Mais pour Calvo, c’est exactement le cas. Si la théorie représentationnelle de l’esprit dit que les plantes ne peuvent pas avoir de comportements intelligents et cognitifs, et que les preuves montrent que les plantes ont des comportements intelligents et cognitifs, il est peut-être temps de repenser la théorie. « Nous avons des plantes qui font des choses étonnantes et qui n’ont pas de neurones », explique-t-il. « Nous devrions donc peut-être remettre en question le principe même selon lequel les neurones sont nécessaires à la cognition ».
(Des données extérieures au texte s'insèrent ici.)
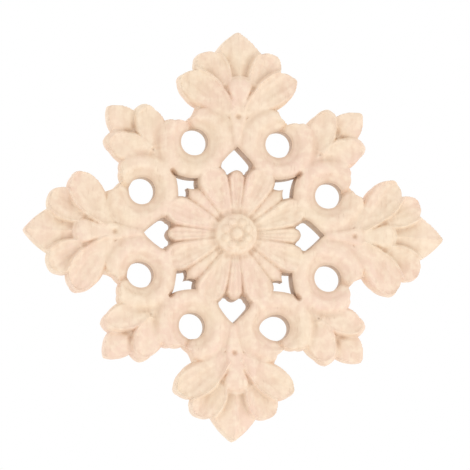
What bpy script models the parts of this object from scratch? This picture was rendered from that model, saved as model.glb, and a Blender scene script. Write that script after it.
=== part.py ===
"""A carved wooden applique: an eight-pointed openwork rosette cut from one board.

It is upright, as it is glued to a door or a wall: the flat back lies in the plane Y = 0 and
faces +Y, the carved face looks towards -Y, and the origin is the centre of the back.

The carving repeats eight times. One eighth runs from the cardinal axis (x = 0) to the diagonal
(x = y), and the rest are its mirror images. Plan points are (x, y) on the face, and the relief
is a height above the back. The pattern is drawn on a square, then strays a little as a carver's
hand does, and is stretched to the board's width and height.
"""

import math

import bpy
import numpy as np
from mathutils import Vector
from mathutils.geometry import delaunay_2d_cdt


def mm(*values):
    """Millimetres as metres, one number or a point."""
    scaled = tuple(value * 0.001 for value in values)
    return scaled if len(scaled) > 1 else scaled[0]


# Overall
PATTERN = mm(150)
WIDTH = mm(152)
HEIGHT = mm(148)
LEAF_TIP = mm(0, 75)
CORNER_TIP = mm(45.4, 45.4)
FLOOR_HEIGHT = mm(5.4)
EDGE_HEIGHT = mm(2.6)
EDGE_ROLL = mm(2.8)
FULL_HEIGHT = mm(8.6)
SOFTNESS = mm(0.35)
CLIFF = 2.6

# Outline of one eighth, from the leaf's tip to the corner leaf's tip: each point, and how far
# the arc that leaves it stands out from its chord
OUTLINE = (
    (LEAF_TIP, mm(0.15)),
    (mm(1.7, 73.9), mm(0.45)),
    (mm(8.1, 66.4), mm(0.5)),
    (mm(12.9, 66.2), mm(0.75)),
    (mm(15.6, 62.7), mm(0.25)),
    (mm(15.5, 59.7), mm(0.45)),
    (mm(19.9, 58.2), mm(0.85)),
    (mm(21.5, 54.9), mm(0.55)),
    (mm(19.0, 49.8), mm(0.35)),
    (mm(14.7, 46.3), mm(-0.15)),
    (mm(16.0, 43.0), mm(0.1)),
    (mm(18.4, 40.8), mm(0.45)),
    (mm(22.4, 41.2), mm(0.35)),
    (mm(25.4, 41.0), mm(0.3)),
    (mm(29.2, 44.7), mm(0.5)),
    (mm(33.0, 46.8), mm(0.4)),
    (mm(36.2, 44.0), mm(0.35)),
    (mm(40.8, 45.7), mm(0.3)),
)

# Openings through the board
HOLE_AT = mm(15.1, 33.3)
HOLE_RADIUS = mm(4.8)
HEART_APEX = mm(0, 32.2)
HEART = (
    (HEART_APEX, mm(0.2)),
    (mm(4.9, 26.9), mm(0.9)),
    (mm(4.5, 23.6), mm(0.7)),
    (mm(2.3, 22.4), mm(-0.3)),
)
HEART_CLEFT = mm(0, 23.7)
CLEFT_AT = mm(3.0, 22.2)
CLEFT_RADIUS = mm(0.75)
CLEFT_DEPTH = mm(2.2)
CORNER_GAP_OUTER = mm(21.8, 21.8)
CORNER_GAP = (
    (mm(16.9, 16.9), mm(0.5)),
    (mm(13.3, 17.0), mm(-0.2)),
    (mm(13.6, 20.3), mm(-0.4)),
)
CREVICE_END = mm(22.7, 22.7)
CREVICE_WIDTH = mm(1.1)
CREVICE_DEPTH = mm(2.4)

# The cut openings lean in by this much towards the back; the drilled holes don't
LEAN = mm(0.3)
ROUNDNESS = mm(0.8)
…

L’idée que l’esprit est dans le cerveau nous vient de Descartes. Ce philosophe du XVIIe siècle a inventé notre notion moderne de conscience et l’a confinée à l’intérieur du crâne. Il considérait l’esprit et le cerveau comme des substances distinctes, mais sans accès direct au monde. L’esprit dépendait du cerveau pour coder et représenter le monde, ou pour évoquer sa meilleure idée de ce que le monde pouvait être, sur la base d’indices ambigus transmis par des sens peu fiables. Ce que Descartes appelait les « impressions cérébrales » sont aujourd’hui les « représentations mentales ». Comme l’écrit le chercheur en sciences cognitives Ezequiel Di Paolo, « depuis Descartes, la tradition philosophique occidentale est hantée par une épistémologie médiateuse (mediational) omniprésente : l’hypothèse largement répandue selon laquelle on ne peut avoir connaissance de ce qui est à l’extérieur de soi qu’à travers les idées que l’on a à l’intérieur de soi » [5].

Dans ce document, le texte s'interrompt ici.